Diary of a Labour Man: 1917 - 1945

Full text Prime Minister

1944
 

JCPML00652/1/3

PRESS STATEMENT By Mrs Curtin

The experience of travelling through the United States and being able to spend some time in the capital is something that comes to few Australian women. We have not been a widely-travelled people and, in any event, the economic bar has been too much for the average Australian. Therefore, I feel especially privileged and am doing my very best to learn as much as I can about the American way of life and, also, its relation to life in Australia.

I have taken an active part in the women's organisation of the Australian Labor Party. It will be readily admitted in my country that a great number of social and economic reforms achieved in Australia has been as the result of continuous agitation by women. I believe we have in Australia a social security framework covering child endowment, widow's pensions, maternity allowances, invalid and old-age pensions, unemployment and sickness insurance and health services which already is far in advance of many countries and upon which will be built by the Labor Government a permanent social structure which will be an example to the world.

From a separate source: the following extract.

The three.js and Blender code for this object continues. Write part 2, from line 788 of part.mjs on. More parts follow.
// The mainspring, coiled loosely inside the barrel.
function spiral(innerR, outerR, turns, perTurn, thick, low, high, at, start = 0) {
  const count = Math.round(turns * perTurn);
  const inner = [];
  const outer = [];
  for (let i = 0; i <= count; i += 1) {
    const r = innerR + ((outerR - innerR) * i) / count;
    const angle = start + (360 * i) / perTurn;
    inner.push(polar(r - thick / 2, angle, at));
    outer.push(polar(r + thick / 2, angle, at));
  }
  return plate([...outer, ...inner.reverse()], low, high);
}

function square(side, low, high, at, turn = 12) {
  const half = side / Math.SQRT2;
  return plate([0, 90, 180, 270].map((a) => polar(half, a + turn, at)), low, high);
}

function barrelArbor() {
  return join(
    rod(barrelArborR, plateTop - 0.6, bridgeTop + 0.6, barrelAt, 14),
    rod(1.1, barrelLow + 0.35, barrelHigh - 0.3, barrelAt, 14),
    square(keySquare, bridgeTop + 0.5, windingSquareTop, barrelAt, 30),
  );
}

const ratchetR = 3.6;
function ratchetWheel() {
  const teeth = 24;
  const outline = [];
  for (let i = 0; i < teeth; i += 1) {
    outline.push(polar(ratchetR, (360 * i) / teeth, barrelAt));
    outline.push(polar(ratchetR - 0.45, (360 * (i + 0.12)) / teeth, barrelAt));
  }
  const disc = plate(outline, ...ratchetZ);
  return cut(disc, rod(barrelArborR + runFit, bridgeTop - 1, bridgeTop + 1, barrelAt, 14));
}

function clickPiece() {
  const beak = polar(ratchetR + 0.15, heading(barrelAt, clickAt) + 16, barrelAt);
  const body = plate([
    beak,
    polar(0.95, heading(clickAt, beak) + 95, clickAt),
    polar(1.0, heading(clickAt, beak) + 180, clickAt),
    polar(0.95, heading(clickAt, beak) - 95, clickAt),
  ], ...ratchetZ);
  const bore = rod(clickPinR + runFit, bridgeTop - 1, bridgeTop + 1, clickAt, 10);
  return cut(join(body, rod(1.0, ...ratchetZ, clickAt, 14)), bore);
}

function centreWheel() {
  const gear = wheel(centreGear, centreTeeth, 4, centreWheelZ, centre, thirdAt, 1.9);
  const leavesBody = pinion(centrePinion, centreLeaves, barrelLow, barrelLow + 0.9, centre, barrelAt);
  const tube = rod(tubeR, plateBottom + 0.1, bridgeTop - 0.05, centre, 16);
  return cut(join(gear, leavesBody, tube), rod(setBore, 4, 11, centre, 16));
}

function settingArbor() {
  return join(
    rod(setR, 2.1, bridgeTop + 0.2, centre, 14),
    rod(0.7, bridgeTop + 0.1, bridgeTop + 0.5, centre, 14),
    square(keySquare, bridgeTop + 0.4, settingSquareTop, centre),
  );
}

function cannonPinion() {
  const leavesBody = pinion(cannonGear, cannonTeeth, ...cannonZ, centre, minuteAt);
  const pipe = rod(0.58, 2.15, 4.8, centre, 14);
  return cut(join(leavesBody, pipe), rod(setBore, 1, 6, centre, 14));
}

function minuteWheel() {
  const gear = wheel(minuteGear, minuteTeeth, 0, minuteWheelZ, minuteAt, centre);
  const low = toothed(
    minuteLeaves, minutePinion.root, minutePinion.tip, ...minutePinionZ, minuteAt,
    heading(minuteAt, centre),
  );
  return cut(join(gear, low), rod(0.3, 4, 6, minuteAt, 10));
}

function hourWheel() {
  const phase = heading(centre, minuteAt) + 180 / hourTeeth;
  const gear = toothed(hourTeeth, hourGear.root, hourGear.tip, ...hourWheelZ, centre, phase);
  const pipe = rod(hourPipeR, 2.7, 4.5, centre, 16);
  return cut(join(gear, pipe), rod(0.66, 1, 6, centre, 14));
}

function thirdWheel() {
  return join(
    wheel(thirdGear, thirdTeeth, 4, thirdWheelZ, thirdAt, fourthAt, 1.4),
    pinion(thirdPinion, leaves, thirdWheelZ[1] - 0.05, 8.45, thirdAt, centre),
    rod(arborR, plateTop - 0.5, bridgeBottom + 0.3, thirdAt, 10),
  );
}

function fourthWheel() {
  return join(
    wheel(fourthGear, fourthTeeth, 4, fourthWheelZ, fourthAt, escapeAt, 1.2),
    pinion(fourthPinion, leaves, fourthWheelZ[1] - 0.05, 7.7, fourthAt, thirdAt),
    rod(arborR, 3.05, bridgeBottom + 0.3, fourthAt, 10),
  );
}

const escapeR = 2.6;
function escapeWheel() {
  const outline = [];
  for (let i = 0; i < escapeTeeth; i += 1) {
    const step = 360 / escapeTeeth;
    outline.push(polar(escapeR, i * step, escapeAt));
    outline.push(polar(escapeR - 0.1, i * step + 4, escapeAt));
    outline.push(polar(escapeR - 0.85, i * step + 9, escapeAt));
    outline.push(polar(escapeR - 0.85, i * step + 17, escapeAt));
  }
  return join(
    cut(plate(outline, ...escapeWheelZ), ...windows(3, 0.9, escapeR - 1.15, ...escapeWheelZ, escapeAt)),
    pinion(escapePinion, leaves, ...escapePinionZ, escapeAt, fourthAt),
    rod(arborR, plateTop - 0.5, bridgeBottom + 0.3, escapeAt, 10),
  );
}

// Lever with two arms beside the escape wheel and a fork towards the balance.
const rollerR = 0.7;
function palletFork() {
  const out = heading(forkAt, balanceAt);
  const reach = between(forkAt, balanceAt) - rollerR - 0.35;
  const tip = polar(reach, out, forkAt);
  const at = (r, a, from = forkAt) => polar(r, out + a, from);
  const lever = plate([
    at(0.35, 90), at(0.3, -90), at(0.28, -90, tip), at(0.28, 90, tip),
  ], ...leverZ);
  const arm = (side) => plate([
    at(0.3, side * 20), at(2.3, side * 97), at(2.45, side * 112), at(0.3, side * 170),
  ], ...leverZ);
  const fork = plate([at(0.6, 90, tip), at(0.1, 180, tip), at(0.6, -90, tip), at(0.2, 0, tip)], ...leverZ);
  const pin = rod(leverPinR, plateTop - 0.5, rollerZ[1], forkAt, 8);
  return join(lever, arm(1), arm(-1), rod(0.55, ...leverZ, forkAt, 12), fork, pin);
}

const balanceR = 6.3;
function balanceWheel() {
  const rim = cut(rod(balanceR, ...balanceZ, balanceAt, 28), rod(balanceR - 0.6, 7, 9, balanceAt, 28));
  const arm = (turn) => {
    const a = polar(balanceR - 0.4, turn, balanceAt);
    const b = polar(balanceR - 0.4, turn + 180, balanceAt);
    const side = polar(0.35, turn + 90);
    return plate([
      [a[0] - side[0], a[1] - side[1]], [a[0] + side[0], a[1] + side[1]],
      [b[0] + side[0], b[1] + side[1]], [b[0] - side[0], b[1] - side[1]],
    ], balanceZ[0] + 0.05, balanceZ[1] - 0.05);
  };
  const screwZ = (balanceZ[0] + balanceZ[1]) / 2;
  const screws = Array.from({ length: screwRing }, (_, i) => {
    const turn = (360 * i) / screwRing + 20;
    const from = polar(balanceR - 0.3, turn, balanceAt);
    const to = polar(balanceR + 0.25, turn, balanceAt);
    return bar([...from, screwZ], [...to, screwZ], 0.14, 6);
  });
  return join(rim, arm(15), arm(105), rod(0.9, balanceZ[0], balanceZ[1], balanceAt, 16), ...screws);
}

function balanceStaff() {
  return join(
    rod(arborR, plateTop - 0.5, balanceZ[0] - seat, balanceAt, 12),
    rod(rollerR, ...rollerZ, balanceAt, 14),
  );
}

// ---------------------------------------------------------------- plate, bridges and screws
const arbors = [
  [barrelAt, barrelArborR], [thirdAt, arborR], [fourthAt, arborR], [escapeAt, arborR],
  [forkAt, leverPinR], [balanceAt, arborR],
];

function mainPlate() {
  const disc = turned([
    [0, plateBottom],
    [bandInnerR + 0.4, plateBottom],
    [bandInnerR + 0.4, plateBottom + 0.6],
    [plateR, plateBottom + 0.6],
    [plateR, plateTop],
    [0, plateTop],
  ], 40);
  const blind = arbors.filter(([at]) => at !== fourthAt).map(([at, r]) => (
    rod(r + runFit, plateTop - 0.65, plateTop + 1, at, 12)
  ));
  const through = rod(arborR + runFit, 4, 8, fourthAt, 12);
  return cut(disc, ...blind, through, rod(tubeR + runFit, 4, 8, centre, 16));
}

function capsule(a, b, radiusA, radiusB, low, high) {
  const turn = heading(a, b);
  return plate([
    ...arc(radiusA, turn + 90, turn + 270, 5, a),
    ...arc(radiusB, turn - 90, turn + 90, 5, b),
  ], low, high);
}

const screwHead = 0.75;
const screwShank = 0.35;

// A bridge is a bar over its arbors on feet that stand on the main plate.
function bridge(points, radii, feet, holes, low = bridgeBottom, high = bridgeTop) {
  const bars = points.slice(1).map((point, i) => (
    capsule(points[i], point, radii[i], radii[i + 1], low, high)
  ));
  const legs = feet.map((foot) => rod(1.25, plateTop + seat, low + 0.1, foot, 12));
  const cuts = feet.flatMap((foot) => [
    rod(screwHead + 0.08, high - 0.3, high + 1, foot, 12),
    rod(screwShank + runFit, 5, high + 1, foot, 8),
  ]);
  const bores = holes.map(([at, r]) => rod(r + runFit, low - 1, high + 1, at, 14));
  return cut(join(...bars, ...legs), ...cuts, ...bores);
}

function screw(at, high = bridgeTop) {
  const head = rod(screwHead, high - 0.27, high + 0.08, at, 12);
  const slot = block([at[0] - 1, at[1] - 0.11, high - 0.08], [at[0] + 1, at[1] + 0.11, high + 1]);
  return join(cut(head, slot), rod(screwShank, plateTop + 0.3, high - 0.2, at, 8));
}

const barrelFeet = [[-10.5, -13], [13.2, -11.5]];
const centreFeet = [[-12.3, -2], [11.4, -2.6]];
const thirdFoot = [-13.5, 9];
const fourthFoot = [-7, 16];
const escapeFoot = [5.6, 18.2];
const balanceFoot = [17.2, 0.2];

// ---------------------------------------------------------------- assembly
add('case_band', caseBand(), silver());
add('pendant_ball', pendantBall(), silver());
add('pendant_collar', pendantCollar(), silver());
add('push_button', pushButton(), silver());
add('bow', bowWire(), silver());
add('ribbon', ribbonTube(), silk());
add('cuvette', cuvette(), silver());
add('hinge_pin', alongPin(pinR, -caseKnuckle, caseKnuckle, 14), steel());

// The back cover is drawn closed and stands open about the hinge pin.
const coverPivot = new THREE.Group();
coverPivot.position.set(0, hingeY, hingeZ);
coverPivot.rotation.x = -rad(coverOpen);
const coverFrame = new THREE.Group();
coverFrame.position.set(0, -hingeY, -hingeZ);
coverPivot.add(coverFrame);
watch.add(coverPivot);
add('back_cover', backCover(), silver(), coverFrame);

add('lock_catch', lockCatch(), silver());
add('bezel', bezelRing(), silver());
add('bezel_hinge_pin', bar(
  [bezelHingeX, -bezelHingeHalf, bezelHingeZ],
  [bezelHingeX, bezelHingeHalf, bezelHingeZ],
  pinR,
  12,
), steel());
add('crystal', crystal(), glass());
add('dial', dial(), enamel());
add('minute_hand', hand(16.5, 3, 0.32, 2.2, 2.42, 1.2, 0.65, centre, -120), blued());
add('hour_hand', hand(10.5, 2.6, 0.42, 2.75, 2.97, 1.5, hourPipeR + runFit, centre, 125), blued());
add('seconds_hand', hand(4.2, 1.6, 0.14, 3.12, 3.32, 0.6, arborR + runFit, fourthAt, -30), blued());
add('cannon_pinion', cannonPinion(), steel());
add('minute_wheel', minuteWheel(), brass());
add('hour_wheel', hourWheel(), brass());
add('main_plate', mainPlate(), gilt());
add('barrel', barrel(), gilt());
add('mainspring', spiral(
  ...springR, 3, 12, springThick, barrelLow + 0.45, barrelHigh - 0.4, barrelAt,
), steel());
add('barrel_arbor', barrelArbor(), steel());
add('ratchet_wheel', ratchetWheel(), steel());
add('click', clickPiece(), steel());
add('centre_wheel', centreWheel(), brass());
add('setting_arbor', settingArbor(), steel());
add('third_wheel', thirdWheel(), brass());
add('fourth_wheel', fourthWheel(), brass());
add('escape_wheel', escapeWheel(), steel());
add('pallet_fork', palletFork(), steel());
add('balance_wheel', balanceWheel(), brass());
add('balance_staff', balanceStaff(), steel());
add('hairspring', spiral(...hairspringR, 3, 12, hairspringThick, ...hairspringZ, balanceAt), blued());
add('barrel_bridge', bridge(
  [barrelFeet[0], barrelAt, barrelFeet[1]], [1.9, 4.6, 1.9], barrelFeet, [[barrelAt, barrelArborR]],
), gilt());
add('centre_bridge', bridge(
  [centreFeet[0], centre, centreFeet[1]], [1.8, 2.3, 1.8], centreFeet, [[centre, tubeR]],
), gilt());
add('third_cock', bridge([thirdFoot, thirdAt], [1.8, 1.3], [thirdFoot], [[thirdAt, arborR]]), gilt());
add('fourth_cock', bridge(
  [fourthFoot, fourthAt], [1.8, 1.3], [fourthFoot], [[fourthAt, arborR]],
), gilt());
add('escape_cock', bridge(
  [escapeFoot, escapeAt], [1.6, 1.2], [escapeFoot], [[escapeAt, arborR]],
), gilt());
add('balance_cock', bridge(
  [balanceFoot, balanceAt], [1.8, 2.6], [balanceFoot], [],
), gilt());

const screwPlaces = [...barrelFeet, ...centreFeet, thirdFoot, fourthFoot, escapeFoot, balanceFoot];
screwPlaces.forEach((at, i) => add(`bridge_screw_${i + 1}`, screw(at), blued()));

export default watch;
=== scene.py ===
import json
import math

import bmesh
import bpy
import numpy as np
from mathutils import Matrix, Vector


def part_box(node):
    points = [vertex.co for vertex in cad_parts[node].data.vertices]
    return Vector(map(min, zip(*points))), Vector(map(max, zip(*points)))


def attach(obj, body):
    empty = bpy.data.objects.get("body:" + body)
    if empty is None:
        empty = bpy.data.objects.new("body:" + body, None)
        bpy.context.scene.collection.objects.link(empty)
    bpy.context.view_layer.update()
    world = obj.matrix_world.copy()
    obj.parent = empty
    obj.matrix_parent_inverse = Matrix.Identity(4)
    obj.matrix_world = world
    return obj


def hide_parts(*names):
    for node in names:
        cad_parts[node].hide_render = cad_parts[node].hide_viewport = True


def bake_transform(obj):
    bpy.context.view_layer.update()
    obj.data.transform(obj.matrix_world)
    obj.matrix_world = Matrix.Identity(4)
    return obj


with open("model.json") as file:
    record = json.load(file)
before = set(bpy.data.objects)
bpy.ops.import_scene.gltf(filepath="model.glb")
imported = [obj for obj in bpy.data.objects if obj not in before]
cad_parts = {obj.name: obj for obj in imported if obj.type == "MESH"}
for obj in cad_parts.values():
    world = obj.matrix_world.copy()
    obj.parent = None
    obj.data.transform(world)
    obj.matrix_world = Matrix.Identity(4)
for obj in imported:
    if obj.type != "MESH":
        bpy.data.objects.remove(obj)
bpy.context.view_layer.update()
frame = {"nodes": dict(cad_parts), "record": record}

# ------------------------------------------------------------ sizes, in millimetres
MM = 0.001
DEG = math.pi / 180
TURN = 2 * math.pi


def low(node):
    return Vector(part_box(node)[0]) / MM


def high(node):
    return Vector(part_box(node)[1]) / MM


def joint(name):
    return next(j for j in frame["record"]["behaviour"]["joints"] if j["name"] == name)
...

I say that without wishing to be boastful. What has been done in Australia is not as the result of the present war nor of the last economic depression. It dates back to the turn of the present century when men and women with the ideas and ideals upon which the Australian Labor Party was founded combined their efforts to place Australia in the vanguard of social reform.

So far, I have found a good deal in common with American women. Certainly, Australian women will share with American women in a demand for a new order after the war. On more minor matters I see no great difference except that I admire the capabilities of American women in a country where life is so much faster than in our smaller country of 7,000,000 people.

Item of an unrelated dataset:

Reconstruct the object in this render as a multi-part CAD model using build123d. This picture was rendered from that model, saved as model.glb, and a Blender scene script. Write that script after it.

I admire, too, the prominent place American women have won for themselves in public affairs. I look for one consolation from the awful agony of war and that is that the important part women have played in the Australian war effort will emancipate many of them, will encourage those who already had firm views on woman's place in the community and will impress on society at large that wider spheres of peace-time activity should be opened to women.

War-time women workers, by their skill and efficiency, raised the question of their renumeration and the Australian Government, by the establishment of the Women's Employment Board, recognised the right of women to be heard in respect of pay rates. As a result, the board, in many instances, have laid down pay rates on a 100 percent equality basis with men.

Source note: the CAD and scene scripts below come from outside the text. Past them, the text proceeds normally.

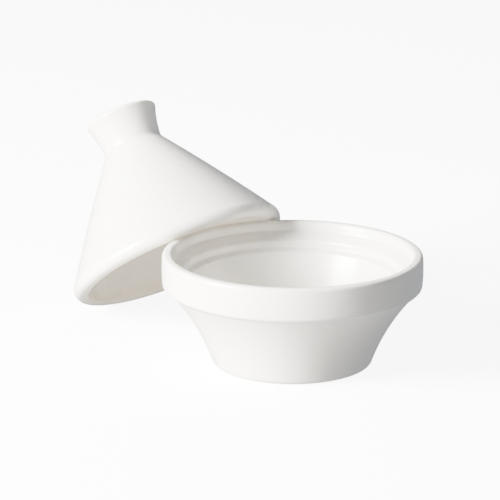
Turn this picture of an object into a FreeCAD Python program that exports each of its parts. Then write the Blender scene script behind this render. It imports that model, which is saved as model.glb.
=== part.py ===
"""Mini tagine in white glazed porcelain: a flared serving bowl and its conical lid.

Two fired pieces, each a solid of revolution. The bowl stands on the table with its axis
on +Z and the centre of its foot at the origin. The lid has been taken off and leans: its
rim stands on the table on one side and lies across the bowl's rim on the other. When it
is put on, the lid's rim drops inside the bowl's rim and rests on the ledge there.
"""
import FreeCAD
import Part

import math
import os
import re

import Sketcher

TABLE = "sizes"

# name, millimetres or degrees, what it is
SIZES = [
    ("rim_diameter", 120.0, "over the crown of the bowl's upright band"),
    ("bowl_height", 51.9, "table to the top of the lip"),
    ("band_height", 14.8, "top of the lip to the band's lower corner"),
    ("band_crown", 0.35, "how far the band's face swells between its corners"),
    ("lip_width", 4.4, "wall across the top of the lip"),
    ("lip_outer_share", 0.4, "rounding of the lip's outside edge, of the lip's width"),
    ("lip_inner_share", 0.43, "rounding of the lip's inside edge, of the lip's width"),
    ("band_round", 1.8, "band's lower corner"),
    ("crease_inset", 2.9, "band's lower corner in to the crease under it"),
    ("crease_drop", 2.0, "band's lower corner down to the crease under it"),
    ("crease_round", 1.0, "inside curve of the crease"),
    ("flare_hollow", 2.1, "how far the body is hollowed between crease and foot"),
    ("foot_diameter", 72.9, "outside of the foot"),
    ("foot_round", 3.0, "outside edge of the foot"),
    ("foot_ring_width", 5.5, "foot ring, outside to inside"),
    ("foot_recess", 2.0, "underside raised inside the foot ring"),
    ("foot_inner_round", 0.8, "inside edges of the foot ring"),
    ("well_taper", 0.85, "how far the wall between lip and ledge leans in"),
    ("seat_clearance", 1.6, "lid's rim to the wall round the ledge, all round"),
    ("seat_depth", 4.3, "top of the lip down to the outside of the ledge"),
    ("seat_width", 4.4, "ledge, measured inwards"),
    ("seat_fall", 3.9, "how much lower the ledge is at its inside edge"),
    ("seat_round", 1.1, "curves outside and inside the ledge"),
    ("step_depth", 3.1, "inside edge of the ledge down to the small step"),
    ("step_width", 2.6, "small step, measured inwards"),
    ("step_fall", 1.5, "how much lower the small step is at its inside edge"),
    ("step_round", 0.9, "curves outside and inside the small step"),
    ("body_wall", 3.2, "straight line of the flare in to the corner of the cavity's floor"),
    ("cavity_round", 20.0, "curve from the cavity wall to its floor"),
    ("floor_thickness", 5.0, "floor of the bowl above the foot's recess"),
    ("lid_height", 78.3, "lid's rim to the top of the knob"),
    ("lid_rim_height", 5.2, "upright outside of the lid's rim"),
    ("lid_rim_width", 6.1, "across the bottom of the lid's rim"),
    ("lid_rim_outer_share", 0.69, "rounding of the rim's outside edge, of the rim's height"),
    ("lid_rim_inner_round", 1.0, "lid's rim, lower inside edge"),
    ("shoulder_share", 0.8, "rounding of the rim into the cone, of the rim's height"),
    ("cone_swell", 0.55, "how far the cone's face swells between rim and neck"),
    ("neck_diameter", 28.8, "narrowest place under the knob"),
    ("knob_height", 17.0, "neck to the top of the knob"),
    ("neck_round", 3.5, "curve of the neck"),
    ("neck_wall", 4.6, "wall of the neck, measured level"),
    ("knob_diameter", 36.1, "top of the knob"),
    ("knob_hollow", 0.7, "how far the knob's side is hollowed"),
    ("knob_round", 1.4, "top edge of the knob"),
    ("knob_wall", 5.0, "wall of the knob at its side and its top"),
    ("inside_round", 3.0, "curves inside the lid"),
    ("lid_lean_angle", 35.94, "degrees that the leaning lid is off upright"),
    ("lid_lean_direction", 130.0, "degrees about +Z from +X, the way the lid leans"),
    ("lid_rest_gap", 0.15, "leaning lid to the bowl's lip"),
]

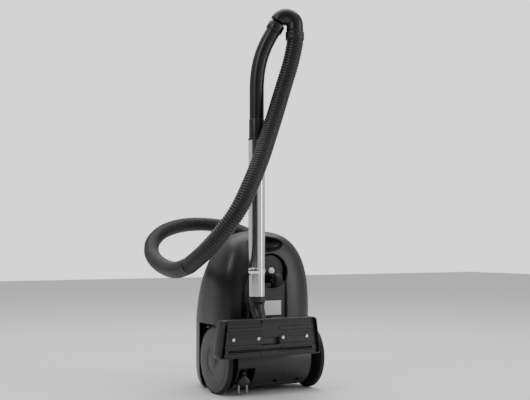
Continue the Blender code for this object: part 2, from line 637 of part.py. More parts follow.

I must say that, after a look around Washington shops, I am a little dismayed. We feel that in Australia price control has operated very well and many articles displayed in Washington shops are much dearer than the same articles in Australia. The range of goods on display in Washington is much higher than in Australia, where production has had to be increasingly diverted towards more essential goods. However, I have been able to purchase one or two things which will be mementoes of my visit here. It may be of interest, just while on the subject of shopping, to say that workers employed in Australian shops have not worked after lunch-time Saturdays for many years and a war-time reform which I think will be carried into peace has been that shops have been closed at 5 or 6 o'clock every night, where formerly in most States they were open every Friday night.

Before returning to Australia, I am looking forward to visiting New York and some of the other great cities and, perhaps, some of the smaller ones too. When I have done that, I hope that I will have learned much of value to my countrywomen and myself.